TASK INSTRUCTIONS:
Pick out each line containing the string "that" and copy it.

3D code data:
• • • •

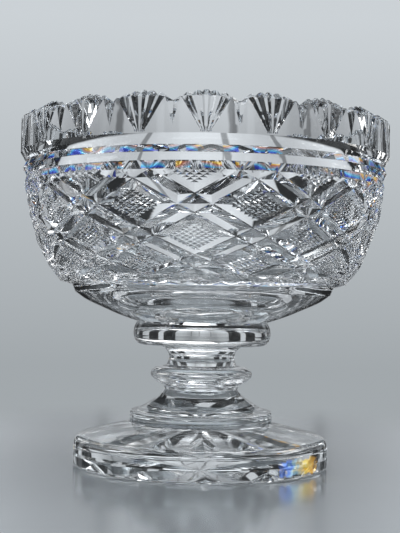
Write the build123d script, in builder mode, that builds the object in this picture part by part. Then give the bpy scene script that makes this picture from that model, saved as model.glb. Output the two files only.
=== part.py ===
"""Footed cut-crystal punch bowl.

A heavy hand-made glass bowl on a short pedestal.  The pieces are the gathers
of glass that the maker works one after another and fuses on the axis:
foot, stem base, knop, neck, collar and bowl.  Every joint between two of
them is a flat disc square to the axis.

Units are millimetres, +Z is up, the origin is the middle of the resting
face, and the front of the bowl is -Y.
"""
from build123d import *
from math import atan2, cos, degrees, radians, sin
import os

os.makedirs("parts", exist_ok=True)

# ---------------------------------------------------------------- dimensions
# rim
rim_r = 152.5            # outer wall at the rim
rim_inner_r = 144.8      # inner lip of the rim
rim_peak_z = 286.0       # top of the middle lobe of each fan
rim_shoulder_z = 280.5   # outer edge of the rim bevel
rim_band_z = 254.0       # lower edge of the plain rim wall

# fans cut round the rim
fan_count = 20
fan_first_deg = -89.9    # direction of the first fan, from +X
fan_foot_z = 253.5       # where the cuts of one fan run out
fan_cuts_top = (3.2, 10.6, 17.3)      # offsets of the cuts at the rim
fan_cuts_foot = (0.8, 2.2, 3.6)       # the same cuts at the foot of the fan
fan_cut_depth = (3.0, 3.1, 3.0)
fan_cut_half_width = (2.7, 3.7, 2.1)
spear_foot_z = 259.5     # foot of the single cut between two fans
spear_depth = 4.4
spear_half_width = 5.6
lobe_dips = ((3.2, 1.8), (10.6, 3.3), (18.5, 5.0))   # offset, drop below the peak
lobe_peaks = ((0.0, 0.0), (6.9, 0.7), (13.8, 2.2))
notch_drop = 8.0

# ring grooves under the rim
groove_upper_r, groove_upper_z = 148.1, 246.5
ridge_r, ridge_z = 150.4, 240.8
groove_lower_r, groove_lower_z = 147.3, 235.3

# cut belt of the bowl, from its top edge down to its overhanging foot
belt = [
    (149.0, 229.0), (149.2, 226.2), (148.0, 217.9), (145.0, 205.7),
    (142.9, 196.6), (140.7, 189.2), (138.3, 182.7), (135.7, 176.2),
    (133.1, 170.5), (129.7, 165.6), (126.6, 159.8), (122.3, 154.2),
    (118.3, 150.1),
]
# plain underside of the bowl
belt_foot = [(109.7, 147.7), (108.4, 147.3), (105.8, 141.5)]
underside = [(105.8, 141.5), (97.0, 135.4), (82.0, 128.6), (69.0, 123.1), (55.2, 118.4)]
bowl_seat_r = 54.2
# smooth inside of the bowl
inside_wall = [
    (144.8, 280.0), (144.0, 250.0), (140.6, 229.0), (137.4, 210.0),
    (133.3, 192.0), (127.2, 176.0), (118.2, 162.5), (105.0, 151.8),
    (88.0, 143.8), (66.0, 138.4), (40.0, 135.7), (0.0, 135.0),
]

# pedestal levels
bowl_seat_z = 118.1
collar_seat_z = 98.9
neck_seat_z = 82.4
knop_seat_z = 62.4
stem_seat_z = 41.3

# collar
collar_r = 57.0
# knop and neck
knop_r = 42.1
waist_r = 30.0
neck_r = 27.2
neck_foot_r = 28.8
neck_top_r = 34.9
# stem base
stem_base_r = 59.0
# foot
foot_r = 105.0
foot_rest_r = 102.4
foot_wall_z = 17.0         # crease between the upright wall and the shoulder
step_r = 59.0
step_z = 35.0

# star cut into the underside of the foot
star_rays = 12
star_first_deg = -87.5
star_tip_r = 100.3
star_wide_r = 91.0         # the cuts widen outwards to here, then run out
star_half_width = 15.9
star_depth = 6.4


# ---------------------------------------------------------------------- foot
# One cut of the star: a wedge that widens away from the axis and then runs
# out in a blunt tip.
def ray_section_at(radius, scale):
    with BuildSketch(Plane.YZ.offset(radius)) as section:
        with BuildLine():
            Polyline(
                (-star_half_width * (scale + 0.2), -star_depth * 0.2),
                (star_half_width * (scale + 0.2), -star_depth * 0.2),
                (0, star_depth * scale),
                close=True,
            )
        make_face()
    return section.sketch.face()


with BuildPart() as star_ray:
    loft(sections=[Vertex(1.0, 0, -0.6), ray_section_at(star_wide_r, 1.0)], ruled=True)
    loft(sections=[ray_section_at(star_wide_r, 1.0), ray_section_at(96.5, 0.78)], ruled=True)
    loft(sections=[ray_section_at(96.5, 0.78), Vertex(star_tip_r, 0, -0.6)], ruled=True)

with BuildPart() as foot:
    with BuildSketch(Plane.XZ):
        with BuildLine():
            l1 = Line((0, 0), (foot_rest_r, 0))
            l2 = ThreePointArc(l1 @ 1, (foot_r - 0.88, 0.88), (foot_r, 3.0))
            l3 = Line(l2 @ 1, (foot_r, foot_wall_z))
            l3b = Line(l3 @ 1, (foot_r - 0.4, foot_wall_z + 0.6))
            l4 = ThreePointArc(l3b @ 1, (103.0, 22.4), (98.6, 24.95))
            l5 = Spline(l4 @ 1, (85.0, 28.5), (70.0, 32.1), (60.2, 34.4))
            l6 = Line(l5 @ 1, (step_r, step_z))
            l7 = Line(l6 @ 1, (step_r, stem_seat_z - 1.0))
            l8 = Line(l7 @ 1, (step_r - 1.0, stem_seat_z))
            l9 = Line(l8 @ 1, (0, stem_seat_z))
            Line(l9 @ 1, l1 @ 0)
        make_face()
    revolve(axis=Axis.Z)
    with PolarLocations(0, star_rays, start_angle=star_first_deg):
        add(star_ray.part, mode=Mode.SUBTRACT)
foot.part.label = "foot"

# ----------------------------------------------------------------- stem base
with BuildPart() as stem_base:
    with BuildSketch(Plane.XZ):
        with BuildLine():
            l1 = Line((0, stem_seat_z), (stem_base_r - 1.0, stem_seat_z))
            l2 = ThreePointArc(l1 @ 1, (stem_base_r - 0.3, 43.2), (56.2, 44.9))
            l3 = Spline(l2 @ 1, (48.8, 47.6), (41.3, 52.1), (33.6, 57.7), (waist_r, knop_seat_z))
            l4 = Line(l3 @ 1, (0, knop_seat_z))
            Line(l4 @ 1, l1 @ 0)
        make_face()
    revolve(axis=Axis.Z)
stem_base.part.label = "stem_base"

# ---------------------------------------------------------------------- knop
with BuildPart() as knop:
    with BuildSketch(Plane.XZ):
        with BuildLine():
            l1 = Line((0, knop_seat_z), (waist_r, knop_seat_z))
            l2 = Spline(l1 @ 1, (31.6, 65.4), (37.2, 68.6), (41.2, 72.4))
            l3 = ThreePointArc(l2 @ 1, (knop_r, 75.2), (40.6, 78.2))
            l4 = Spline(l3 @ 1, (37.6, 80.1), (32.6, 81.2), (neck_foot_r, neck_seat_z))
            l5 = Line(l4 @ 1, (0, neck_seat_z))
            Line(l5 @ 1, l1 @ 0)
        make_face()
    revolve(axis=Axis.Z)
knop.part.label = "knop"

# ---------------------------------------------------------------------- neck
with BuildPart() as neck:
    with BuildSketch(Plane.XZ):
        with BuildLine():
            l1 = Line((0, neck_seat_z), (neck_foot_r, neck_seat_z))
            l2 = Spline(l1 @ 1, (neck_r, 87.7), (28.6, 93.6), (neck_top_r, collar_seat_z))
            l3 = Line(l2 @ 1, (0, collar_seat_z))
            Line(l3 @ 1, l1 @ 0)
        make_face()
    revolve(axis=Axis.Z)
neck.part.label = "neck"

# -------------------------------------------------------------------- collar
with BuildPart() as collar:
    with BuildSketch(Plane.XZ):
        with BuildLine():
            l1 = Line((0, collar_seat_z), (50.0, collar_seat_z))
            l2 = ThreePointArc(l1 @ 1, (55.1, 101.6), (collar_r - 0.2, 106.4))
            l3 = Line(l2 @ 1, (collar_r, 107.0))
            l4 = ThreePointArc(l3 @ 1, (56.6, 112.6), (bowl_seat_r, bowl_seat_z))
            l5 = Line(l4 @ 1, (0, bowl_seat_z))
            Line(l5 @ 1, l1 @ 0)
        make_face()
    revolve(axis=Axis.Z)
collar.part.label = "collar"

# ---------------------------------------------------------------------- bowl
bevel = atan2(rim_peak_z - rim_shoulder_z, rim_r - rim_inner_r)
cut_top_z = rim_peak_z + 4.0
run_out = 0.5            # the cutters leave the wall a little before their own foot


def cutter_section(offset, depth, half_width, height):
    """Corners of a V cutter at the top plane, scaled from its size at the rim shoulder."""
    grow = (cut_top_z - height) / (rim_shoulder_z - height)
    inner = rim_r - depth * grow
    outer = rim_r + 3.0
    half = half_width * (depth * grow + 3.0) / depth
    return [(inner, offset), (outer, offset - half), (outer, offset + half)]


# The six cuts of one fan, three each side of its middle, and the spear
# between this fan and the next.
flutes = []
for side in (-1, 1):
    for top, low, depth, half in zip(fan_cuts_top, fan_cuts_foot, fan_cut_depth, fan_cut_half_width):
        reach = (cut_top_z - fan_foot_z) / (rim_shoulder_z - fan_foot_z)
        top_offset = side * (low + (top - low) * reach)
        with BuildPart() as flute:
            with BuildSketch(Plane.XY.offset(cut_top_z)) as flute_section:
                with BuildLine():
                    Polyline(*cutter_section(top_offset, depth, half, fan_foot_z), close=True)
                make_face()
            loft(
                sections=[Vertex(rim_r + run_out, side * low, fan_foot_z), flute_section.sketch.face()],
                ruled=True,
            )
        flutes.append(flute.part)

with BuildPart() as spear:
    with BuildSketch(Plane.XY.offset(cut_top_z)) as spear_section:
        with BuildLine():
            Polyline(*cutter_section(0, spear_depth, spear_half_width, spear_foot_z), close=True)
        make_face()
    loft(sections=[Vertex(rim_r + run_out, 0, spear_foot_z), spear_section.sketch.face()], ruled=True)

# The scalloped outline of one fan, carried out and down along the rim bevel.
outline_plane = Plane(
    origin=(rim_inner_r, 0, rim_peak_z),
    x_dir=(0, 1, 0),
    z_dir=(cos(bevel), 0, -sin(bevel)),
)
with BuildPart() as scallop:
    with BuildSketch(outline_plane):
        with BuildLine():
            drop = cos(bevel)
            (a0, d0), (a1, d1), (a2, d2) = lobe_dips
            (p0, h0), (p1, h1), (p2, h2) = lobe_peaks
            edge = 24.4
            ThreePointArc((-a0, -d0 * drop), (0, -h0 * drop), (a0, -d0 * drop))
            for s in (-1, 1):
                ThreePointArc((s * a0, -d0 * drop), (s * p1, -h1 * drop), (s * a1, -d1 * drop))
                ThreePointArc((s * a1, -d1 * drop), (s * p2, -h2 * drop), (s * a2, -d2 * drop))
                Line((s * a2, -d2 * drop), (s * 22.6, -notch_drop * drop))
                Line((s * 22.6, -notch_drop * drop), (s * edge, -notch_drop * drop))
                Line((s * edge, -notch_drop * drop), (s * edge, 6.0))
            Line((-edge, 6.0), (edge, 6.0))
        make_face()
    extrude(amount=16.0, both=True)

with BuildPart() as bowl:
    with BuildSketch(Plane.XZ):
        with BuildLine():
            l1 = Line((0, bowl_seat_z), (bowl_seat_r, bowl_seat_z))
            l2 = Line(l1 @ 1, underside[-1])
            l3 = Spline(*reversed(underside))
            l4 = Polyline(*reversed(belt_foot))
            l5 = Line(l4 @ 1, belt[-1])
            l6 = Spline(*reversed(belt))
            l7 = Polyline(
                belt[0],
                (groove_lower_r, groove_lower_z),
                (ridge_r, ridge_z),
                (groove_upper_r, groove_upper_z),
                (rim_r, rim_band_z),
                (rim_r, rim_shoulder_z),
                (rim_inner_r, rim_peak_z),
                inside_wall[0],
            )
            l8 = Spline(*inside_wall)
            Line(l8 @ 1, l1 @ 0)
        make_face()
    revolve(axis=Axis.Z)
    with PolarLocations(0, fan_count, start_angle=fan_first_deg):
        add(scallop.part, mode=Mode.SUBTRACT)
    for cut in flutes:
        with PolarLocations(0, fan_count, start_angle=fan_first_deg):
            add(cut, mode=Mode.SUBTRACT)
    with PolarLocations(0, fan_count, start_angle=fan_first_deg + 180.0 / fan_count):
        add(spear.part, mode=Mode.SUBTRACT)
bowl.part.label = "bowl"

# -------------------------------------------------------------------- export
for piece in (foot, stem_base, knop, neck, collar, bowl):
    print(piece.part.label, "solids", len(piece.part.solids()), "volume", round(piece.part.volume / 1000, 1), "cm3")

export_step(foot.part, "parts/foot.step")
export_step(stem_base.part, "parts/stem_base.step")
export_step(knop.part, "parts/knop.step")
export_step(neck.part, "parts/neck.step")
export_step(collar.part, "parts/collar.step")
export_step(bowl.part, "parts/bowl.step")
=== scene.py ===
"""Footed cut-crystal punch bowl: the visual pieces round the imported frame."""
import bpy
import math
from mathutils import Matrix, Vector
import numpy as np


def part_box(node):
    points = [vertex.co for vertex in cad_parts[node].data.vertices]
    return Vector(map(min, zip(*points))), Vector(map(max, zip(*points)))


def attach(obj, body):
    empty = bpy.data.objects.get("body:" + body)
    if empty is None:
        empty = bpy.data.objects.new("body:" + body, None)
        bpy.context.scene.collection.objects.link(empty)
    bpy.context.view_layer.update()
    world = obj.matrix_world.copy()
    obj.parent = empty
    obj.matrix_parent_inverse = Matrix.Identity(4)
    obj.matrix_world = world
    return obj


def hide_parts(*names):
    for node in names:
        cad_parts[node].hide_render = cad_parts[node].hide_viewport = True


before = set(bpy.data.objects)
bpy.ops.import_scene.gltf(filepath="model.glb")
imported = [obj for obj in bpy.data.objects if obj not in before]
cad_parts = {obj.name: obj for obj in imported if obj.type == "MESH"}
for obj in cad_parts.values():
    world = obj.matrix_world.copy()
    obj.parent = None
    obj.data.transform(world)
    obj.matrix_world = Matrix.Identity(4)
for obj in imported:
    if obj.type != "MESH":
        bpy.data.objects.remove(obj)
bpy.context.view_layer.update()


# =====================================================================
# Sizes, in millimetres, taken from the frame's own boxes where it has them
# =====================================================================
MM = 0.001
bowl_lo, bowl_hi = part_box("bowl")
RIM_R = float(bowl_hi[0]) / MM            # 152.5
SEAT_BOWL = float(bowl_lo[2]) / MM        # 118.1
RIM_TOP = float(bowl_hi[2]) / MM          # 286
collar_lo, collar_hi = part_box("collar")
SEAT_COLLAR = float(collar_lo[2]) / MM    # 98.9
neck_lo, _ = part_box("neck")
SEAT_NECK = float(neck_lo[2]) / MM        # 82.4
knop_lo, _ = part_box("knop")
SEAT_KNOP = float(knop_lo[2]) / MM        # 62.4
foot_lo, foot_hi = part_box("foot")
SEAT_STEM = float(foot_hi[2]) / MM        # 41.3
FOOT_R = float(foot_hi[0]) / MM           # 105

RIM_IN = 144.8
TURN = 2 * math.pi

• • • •

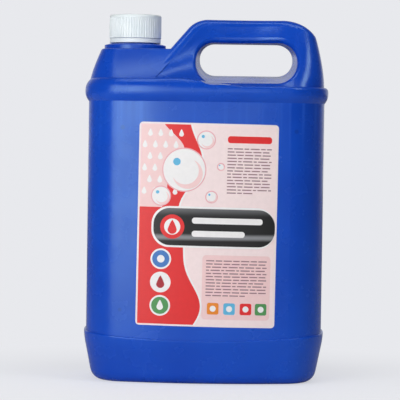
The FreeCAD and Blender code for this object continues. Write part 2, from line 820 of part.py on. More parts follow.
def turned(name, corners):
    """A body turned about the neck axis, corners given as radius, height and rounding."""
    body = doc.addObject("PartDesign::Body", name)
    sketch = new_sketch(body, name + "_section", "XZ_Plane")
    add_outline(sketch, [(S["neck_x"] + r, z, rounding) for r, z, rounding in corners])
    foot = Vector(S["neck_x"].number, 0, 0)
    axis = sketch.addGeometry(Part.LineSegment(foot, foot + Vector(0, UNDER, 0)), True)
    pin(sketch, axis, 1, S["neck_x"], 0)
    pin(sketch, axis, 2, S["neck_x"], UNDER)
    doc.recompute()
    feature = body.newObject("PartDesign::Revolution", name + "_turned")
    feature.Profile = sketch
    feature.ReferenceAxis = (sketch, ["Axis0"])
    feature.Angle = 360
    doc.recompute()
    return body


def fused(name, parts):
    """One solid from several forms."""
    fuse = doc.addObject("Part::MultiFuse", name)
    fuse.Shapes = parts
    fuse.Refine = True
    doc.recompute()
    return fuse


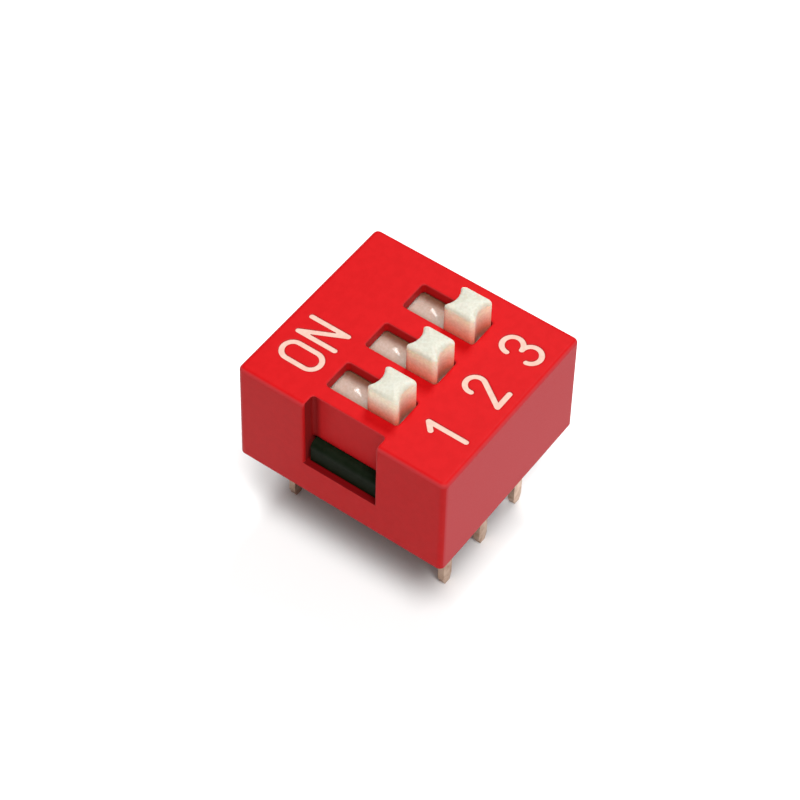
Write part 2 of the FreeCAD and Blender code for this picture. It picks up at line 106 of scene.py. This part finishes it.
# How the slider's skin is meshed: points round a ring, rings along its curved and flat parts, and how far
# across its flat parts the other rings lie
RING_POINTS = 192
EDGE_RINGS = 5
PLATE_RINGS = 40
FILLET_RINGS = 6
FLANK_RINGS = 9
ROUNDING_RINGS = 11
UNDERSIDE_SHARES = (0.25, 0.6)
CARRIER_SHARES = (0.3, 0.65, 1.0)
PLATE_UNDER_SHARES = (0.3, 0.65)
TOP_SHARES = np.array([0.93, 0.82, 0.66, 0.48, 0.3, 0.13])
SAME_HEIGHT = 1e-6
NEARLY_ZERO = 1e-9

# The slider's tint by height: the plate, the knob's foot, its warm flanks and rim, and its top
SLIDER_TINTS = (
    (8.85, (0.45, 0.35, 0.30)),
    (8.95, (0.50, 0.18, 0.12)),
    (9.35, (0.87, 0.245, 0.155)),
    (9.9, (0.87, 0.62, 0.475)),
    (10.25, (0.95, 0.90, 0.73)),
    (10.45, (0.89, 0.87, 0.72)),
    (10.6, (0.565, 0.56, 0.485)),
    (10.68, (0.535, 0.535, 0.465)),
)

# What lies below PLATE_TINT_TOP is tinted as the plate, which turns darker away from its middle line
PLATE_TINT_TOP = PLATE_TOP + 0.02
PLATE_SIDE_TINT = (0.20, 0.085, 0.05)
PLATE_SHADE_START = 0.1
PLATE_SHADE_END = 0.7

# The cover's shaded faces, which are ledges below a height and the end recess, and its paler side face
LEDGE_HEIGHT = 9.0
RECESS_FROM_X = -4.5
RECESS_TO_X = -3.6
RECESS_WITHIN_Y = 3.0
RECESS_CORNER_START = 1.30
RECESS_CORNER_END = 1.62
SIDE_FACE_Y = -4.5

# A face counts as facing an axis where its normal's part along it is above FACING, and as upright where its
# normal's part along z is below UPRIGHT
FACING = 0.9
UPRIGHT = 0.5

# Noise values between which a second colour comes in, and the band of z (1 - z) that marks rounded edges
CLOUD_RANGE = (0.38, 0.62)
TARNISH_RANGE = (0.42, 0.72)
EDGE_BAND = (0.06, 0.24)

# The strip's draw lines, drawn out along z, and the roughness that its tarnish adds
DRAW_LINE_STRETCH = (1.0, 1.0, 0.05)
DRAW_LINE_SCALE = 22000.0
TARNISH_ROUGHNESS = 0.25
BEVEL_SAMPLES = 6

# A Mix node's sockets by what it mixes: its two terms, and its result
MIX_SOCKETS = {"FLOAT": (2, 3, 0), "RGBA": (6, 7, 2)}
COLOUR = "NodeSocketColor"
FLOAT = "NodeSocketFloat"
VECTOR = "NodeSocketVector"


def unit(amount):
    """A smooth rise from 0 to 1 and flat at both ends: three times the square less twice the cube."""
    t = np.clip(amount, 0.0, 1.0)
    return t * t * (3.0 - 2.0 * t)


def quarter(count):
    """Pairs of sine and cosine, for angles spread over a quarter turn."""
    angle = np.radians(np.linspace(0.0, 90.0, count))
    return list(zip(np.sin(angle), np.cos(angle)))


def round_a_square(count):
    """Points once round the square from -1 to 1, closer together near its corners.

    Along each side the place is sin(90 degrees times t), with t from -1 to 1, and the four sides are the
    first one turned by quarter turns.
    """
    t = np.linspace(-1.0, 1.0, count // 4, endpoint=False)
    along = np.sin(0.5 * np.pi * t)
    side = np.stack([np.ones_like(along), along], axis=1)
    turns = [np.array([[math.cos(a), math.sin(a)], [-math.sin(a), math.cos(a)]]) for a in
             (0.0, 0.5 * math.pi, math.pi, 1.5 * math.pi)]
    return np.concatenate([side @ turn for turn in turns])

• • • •

FULL SOLUTION:
Write the build123d script, in builder mode, that builds the object in this picture part by part. Then give the bpy scene script that makes this picture from that model, saved as model.glb. Output the two files only.
of glass that the maker works one after another and fuses on the axis:
# One cut of the star: a wedge that widens away from the axis and then runs
# Noise values between which a second colour comes in, and the band of z (1 - z) that marks rounded edges
# The strip's draw lines, drawn out along z, and the roughness that its tarnish adds